Spokesperson: A person who speaks for or represents
a company, organization or other person.
Stage: See Dais.
Stage fright: Nervousness associated with performing
or speaking before an audience.
Stage left: As the performer faces the audience, the
side of the stage to his/her left.
Stage lights: Lights illuminating the stage area only.
Stage right: As the performer faces the audience,
the side of the stage to his/her right.
Stooge: An entertainer who feeds lines to the main
performer and frequently is the butt of the joke.

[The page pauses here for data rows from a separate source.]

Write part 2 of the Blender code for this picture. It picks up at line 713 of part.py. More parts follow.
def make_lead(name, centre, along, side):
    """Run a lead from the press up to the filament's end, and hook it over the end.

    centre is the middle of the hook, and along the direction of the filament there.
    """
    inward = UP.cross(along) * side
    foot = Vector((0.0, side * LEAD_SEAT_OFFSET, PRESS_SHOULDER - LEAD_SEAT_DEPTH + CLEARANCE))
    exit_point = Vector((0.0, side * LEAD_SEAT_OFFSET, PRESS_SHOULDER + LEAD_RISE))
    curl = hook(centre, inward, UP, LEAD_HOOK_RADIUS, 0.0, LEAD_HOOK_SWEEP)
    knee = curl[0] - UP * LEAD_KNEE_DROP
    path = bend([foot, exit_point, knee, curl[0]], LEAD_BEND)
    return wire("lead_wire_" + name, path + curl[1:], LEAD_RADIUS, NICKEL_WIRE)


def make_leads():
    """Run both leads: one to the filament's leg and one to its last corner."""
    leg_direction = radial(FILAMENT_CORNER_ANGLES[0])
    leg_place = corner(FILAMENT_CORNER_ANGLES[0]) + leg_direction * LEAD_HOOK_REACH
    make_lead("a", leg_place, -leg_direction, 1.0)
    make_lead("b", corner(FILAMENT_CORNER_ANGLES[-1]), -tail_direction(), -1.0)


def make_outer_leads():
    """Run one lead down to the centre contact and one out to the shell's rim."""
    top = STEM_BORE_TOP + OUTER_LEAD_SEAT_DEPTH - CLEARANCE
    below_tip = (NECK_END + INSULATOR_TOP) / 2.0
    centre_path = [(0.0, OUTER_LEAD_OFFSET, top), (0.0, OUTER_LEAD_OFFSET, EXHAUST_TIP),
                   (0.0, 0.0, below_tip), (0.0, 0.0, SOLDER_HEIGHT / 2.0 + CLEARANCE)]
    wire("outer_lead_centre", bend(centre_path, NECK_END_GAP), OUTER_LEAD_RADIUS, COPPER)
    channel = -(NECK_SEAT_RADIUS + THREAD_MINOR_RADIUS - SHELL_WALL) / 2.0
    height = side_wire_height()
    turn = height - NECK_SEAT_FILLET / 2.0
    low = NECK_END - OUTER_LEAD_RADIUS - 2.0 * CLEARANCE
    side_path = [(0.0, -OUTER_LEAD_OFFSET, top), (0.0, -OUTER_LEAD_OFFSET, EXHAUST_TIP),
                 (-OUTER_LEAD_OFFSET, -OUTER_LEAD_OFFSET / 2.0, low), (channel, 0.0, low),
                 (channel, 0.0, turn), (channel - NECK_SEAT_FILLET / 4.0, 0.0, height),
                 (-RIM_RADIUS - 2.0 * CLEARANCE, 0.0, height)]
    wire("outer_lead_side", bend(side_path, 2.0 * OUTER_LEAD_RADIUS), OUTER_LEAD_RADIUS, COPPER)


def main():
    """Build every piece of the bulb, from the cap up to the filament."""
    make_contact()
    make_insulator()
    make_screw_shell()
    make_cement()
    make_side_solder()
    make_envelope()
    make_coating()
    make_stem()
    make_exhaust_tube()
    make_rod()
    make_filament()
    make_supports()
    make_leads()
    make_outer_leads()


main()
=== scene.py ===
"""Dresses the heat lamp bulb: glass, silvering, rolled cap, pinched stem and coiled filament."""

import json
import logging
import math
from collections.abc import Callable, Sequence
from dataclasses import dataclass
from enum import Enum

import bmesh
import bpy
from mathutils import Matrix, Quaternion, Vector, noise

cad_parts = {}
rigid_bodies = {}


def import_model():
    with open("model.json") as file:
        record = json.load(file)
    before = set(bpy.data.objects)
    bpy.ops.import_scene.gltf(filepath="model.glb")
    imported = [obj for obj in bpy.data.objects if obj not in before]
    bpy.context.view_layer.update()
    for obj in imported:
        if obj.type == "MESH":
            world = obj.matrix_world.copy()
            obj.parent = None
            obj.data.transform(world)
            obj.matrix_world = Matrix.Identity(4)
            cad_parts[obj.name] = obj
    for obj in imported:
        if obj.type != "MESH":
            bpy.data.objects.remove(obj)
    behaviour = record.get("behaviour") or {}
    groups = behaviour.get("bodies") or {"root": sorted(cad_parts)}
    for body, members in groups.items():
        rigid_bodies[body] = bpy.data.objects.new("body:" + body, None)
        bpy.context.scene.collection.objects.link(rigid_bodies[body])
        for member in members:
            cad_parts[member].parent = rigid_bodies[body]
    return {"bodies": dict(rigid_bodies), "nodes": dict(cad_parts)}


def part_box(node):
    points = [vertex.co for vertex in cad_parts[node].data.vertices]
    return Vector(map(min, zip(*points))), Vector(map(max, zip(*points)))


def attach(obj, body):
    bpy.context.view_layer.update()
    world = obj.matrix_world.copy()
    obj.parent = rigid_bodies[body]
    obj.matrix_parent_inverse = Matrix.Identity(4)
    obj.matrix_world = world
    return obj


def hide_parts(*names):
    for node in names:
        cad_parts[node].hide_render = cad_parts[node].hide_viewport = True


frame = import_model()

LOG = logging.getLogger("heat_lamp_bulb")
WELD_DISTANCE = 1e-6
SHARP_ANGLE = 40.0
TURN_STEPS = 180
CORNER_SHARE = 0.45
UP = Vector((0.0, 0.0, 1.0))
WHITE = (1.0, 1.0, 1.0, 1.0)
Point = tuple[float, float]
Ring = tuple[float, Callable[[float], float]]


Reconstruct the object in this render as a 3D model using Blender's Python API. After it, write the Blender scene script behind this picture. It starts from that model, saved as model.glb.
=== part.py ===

Tailoring: Adjusting material to better suit a particular
audience. Not quite customizing.
TelePrompter: See Prompter.
Test Humor: Humor used either in the introduction
or early parts of a talk to determine the extent to which the audience
is in fun.
Testimonial: A statement, usually written, in support
of a another's character or worth; a personal recommendation.
Theater style seating: Seating where chairs are set
in rows without tables.
Timing: Adjusting one's speaking and pausing for dramatic
or comical effect.
Toastmaster: See Emcee.
Trainer: A person who conducts workshops and training
Transcribe: To make a written copy of a voice recording
Transparency: A slide that is viewed by light shining
through it from behind or by projection. Also Slide.
Two-step seminar: A free seminar where attendees are
asked to buy a second seminar or purchase products.